Each of the second terminals 273 is electrically connected to a second signal transmitting element 293 via a second anisotropic conductive film 294. A description thereof will also be omitted since it is similar to the first discharge electrodes 260.
As described above, the PDP 200 has a two-electrode type structure. Thus, one of the first and second discharge electrodes 260 and 270 act as scanning and sustain electrodes, and the other act as addressing and sustain electrodes.
Such first and second discharge electrodes 260 and 270 are not disposed to directly decrease visible light transmittance. As a result, they may be formed of conductive materials such as aluminum and copper. Therefore, since the voltage drop along the length direction of the first and second discharge electrodes 260 and 270 is small, stable signal transmittance can be obtained.
The first group of barrier ribs 214 may be formed of a dielectric material which can prevent electrical short between the first and second discharge electrodes 260 and 270 and prevent damage to the first and second discharge electrodes 260 and 270 by preventing positive ions or electrons from directly colliding with the first and second discharge electrodes 260 and 270, in addition to being able to accumulate wall charges by inducing the electrons.
The protection layers 215 are formed on sidewalls of the first group of barrier ribs 214. The protection layers 215 prevent damage to the first group of barrier ribs 214 and the first and second discharge electrodes 260 and 270 due to sputtering of plasma particles, and emit secondary electrons to lower the discharge voltage. The protection layers 215 may be formed by depositing MgO on the sidewalls of the first barrier rib 214 to a predetermined thickness.

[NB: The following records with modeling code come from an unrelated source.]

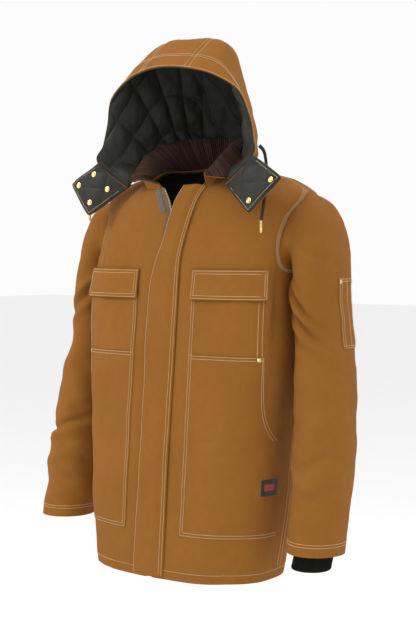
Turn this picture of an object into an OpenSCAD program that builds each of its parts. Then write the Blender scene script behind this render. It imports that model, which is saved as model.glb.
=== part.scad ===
// Hooded insulated work parka: duck shell, quilted lining, corduroy collar, storm flap over a zip,
// patch pockets, knit storm cuffs and a snap-on hood. Millimetres, +Z up, front towards -Y,
// wearer's left towards +X. Heights are measured up from the hem and moved to the hanger loop at the end.

/* [Shell] */
// Half the width of the hem
hem_half_width = 215; // [210:1:224]
// Half the width of the chest
chest_half_width = 249; // [244:1:250]
// How far the front line stands ahead of the hem's middle
hem_front = 138; // [130:1:142]
// Thickness of the duck cloth with its seam plies
cloth_t = 2; // [1.5:0.1:2.2]
// Thickness of the quilted lining
quilt_t = 6.6; // [4:0.2:7]

/* [Front] */
// Half the width of the storm flap
flap_half_width = 37; // [34:1:40]
// Height of the storm flap's underside above the shell
flap_lift = 7.4; // [7.2:0.2:9]
// Height up the front where the zip slider rests
slider_rest = 735; // [700:1:740]
// How far each front edge turns away from the centre at the neck
neck_spread = 40; // [30:1:42]

/* [Pockets] */
// Inner edge of the pockets, from the centre line
pocket_inner = 75; // [70:1:80]
// Outer edge of the chest pockets, from the centre line
pocket_outer = 235; // [225:1:236]
// Height of the top of the chest flaps
chest_flap_top = 654; // [640:1:656]
// Height of the bottom of the chest flaps
chest_flap_bottom = 591; // [585:1:600]
// Height of the seam between the chest and hand pockets
pocket_seam = 476; // [470:1:480]
// Height of the bottom of the hand pockets
hand_pocket_bottom = 95; // [80:1:110]
// Height where the curved hand opening meets the side seam
hand_opening_bottom = 298; // [290:1:305]

/* [Trim] */
// Radius of the brass pocket rivets
rivet_r = 4.5; // [3.5:0.1:5]
// Radius of the brass snap caps
snap_r = 6.5; // [5:0.1:7.5]
// Width of the flat lace in the hood
lace_w = 8; // [6:0.5:9]
// Thickness of the thinner quilting in the sleeves and hood
sleeve_quilt_t = 5.6; // [4:0.2:6]
// Radius of the rib-knit cuff
knit_r = 42; // [38:1:43]

/* [Hidden] */
$fn = 32;

duck = "#a0672f";
quilt = "#32322e";
corduroy = "#4a2c24";
brass = "#c8a24a";
tape_brown = "#5d5347";
knit = "#25241f";

// The hanger loop inside the back neck is the origin
loop_y = 125;
loop_z = 868;
front_lean = 0.092;
lean_deg = atan(front_lean);
along = 1 / cos(lean_deg);

ply = 0.4;          // air between two sewn plies
pocket_ply = 0.9;   // air under a patch pocket, which bows over the body
hair = 0.3;         // air between two bodies

// The body's loops: height at the front, half width, back y, middle y, squareness, side height, back height
TORSO = [
    [0, hem_half_width, 160, 14, 2.7, 0, 0],
    [200, (hem_half_width + chest_half_width) / 2, 174, 28, 3.3, 200, 200],
    [400, chest_half_width - 3, 186, 42, 4.0, 400, 400],
    [560, chest_half_width, 194, 52, 4.4, 560, 560],
    [650, chest_half_width, 198, 60, 4.2, 650, 650],
    [710, chest_half_width + 1, 200, 70, 3.4, 712, 715],
    [755, chest_half_width + 7, 196, 85, 2.7, 770, 774],
    [785, chest_half_width + 13, 186, 95, 2.3, 814, 822],
    [805, 207, 172, 95, 2.1, 847, 856],
    [820, 139, 157, 80, 2.0, 864, 872],
    [830, 90, 142, 62, 2.0, 872, 882]];
neck = 830;
armpit = 655;
shoulder = 788;

// The left sleeve's rings: step, centre x, y, z, half width across as x and z, half depth
SLEEVE = [
    [0, 260, 78, 738, 6, 76, 76],
    [1, 277, 77, 730, 27, 69, 79],
    [2, 290, 74, 708, 38, 54, 79],
    [3, 299, 70, 678, 47, 29, 80],
    [4, 304, 66, 640, 51, 0, 80],
    [5, 306, 62, 577, 53, 0, 79],
    [6, 312, 60, 498, 56, 0, 76],
    [7, 326, 46, 410, 59, 0, 74],
    [8, 336, 32, 331, 60, 0, 72],
    [9, 342, 14, 239, 60, 0, 70],
    [10, 345, 2, 172, 59, 0, 66],
    [11, 346, -18, 80, 58, 0, 62]];
sleeve_end = 11;

// The collar's free edge: angle round the neck, x, y, height
COLLAR_HALF = [[30, 100, -60, 893], [60, 110, -22, 915], [90, 106, 30, 930], [135, 80, 112, 940]];
COLLAR = concat(COLLAR_HALF, [[180, 0, 147, 944]],
    [for (i = [3 : -1 : 0]) let(c = COLLAR_HALF[i]) [360 - c[0], -c[1], c[2], c[3]]]);

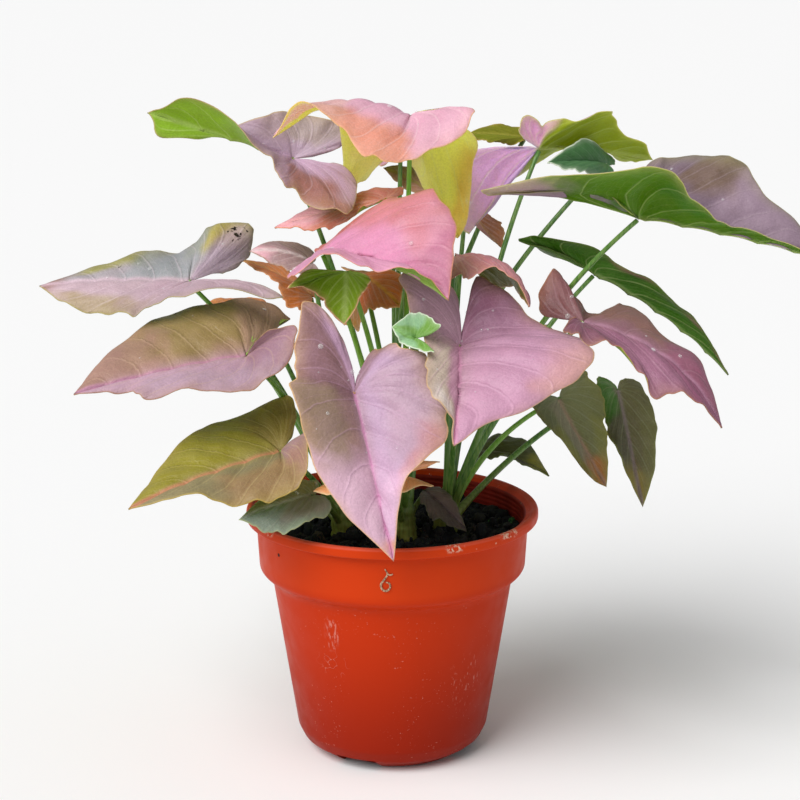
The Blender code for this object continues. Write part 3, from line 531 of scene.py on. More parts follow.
def pot_material():
    """Injection-moulded polypropylene, orange-red and slightly worn.

    The moulded skin gives a broad soft shine. Dried splashes and scuffs show as pale specks and short
    streaks, the tone is darker towards the bottom and lighter from the band up, the lip's top edge is
    paler all round and chipped, the inner wall above the soil is darkened with painted shade, and one
    crumb sticks to the band.
    """
    made, shader, add = new_material("moulded_polypropylene_orange_red", Specular_IOR_Level=0.09)
    height = add("SeparateXYZ", place_mm(add)).node.outputs[2]
    flat = add("VectorMath", place_mm(add), (1, 1, 0), operation="MULTIPLY")
    radius = add("VectorMath", flat, operation="LENGTH")
    # The inside of the mouth above the soil is darkened to maroon: painted shade on the inner wall.
    inside = add("MULTIPLY", add("MapRange", radius, MOUTH_RADIUS + 0.7, MOUTH_RADIUS + 0.3),
                 add("MapRange", height, SOIL_LEVEL - 3, SOIL_LEVEL - 1))

    speck = add("MapRange", noise(add, 0.8, 3.0, rough=0.6), 0.66, 0.71)
    spread = add("MapRange", noise(add, 0.045, 1.0), 0.46, 0.62, 0.0, 0.8)
    below_band = add("MapRange", height, 100, 90)
    marks = add("MULTIPLY", speck, add("MULTIPLY", spread, below_band))
    streaks = noise(add, 0.9, 3.0, (1, 1, 0.22), 0.6)
    line = add("ABSOLUTE", add("SUBTRACT", noise(add, 0.16, 1.0), 0.5))
    for centre, size, scuff in (
        ((-30, -54, 78), (5, 12, 13), add("MapRange", streaks, 0.52, 0.6)),
        ((38, -42, 49), (12, 16, 22), add("MapRange", streaks, 0.6, 0.68)),
        ((-30, -49, 61), (12, 14, 9), add("MapRange", line, 0.008, 0.0)),
    ):
        marks = add("MAXIMUM", marks, add("MULTIPLY", near(add, centre, size), scuff))

    flake = add("MapRange", noise(add, 0.5, 3.0, rough=0.7), 0.5, 0.56)
    chips = add("MapRange", noise(add, 0.35, 3.0), 0.7, 0.76)
    for centre, size in (
        ((31, -70, 129), (6, 8, 4.5)), ((59, -48, 129), (9, 9, 3.5)), ((-61, -43, 129), (5, 6, 3.5)),
    ):
        chips = add("MAXIMUM", chips, add("MULTIPLY", near(add, centre, size), flake))
    chips = add("MULTIPLY", chips, add("MapRange", height, 125.5, 127.5))

    tone = layered(
        # Darker towards the bottom, from 901E05 at the foot up to C03207, and lighter from the band up.
        add, "901E05",
        (add("MapRange", height, 0, 95), 1, "C03207"),
        (add("MapRange", height, 98, 104), 1, "CA3A0A"),
        # painted shade on the inner wall above the soil
        (inside, 0.75, "7A2426"),
        (marks, 0.38, "EAB0A0"),
        # The lip's rounded top edge is paler all round.
        (add("MapRange", height, 128.4, 129.2), 0.45, "D8604C"),
        (chips, 1, "E0B8A0"),
        (add("MapRange", near(add, (-57, -41.3, 116), (1.3, 1.3, 1.3)), 0.2, 0.5), 1, "30100A"),
    )
    feed(shader, {
        "Base Color": tone,
        "Roughness": add("MapRange", noise(add, 0.1, 4.0), 0.3, 0.7, 0.36, 0.52),
        **relief(add, (noise(add, 0.06), 0.3), (add("ADD", marks, chips), 0.08)),
    })
    return made


# Meshes


def put(name, data):
    """A new object in the scene."""
    made = bpy.data.objects.new(name, data)
    bpy.context.scene.collection.objects.link(made)
    return made


def unit(vectors):
    """Each vector divided by its length."""
    return vectors / np.linalg.norm(vectors, axis=-1, keepdims=True)


def eased(share):
    """share from 0 to 1 with a soft start and end."""
    return share * share * (3 - 2 * share)


def bell(distance):
    """A bell curve: 1 at no distance, 0.37 at a distance of 1."""
    return np.exp(-(distance**2))


def smooth_noise(points, size, seed):
    """Value noise from -1 to 1 at points: random numbers on a lattice of that size, blended smoothly."""
    cell = np.floor(points / size).astype(np.int64)
    share = eased(points / size - cell)
    total = np.zeros(len(points))
    for corner in range(8):
        step = np.array([corner & 1, corner >> 1 & 1, corner >> 2 & 1])
        key = (cell + step) @ np.array([73856093, 19349663, 83492791]) + seed * 2654435761
        key = (key ^ (key >> 13)) * 1274126177 & 0x7FFFFFFF
        key = (key ^ (key >> 16)) * 1103515245 & 0x7FFFFFFF
        value = (key % 65536) / 32767.5 - 1
        total += value * np.prod(np.where(step, share, 1 - share), axis=1)
    return total


def met_points(points, weld):
    """The first of each set of points that meet, and for each point the number of its set."""
    _, first, whole = np.unique(
        np.round(points / weld).astype(np.int64), axis=0, return_index=True, return_inverse=True
    )
    return first, whole.reshape(-1)


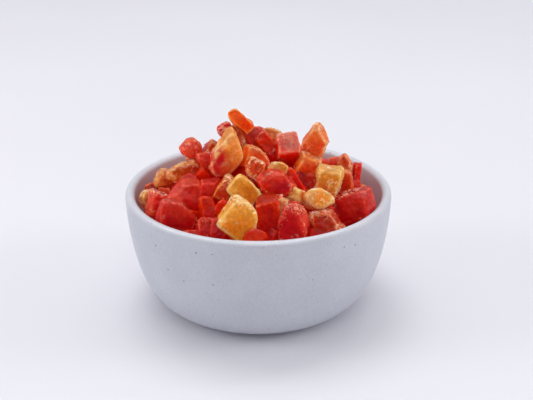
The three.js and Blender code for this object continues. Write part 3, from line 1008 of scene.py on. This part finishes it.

The phosphor layers 225 are disposed on the sidewalls of the second barrier rib 224, and on a surface of the second substrate 220 between the second group of barrier ribs 224. However, the locations of the phosphor layers 225 are not limited to those described above and may be disposed elsewhere. For example, after forming a groove having a predetermined depth in a bottom surface of the first substrate 210, phosphor layers may be deposited in the grooves.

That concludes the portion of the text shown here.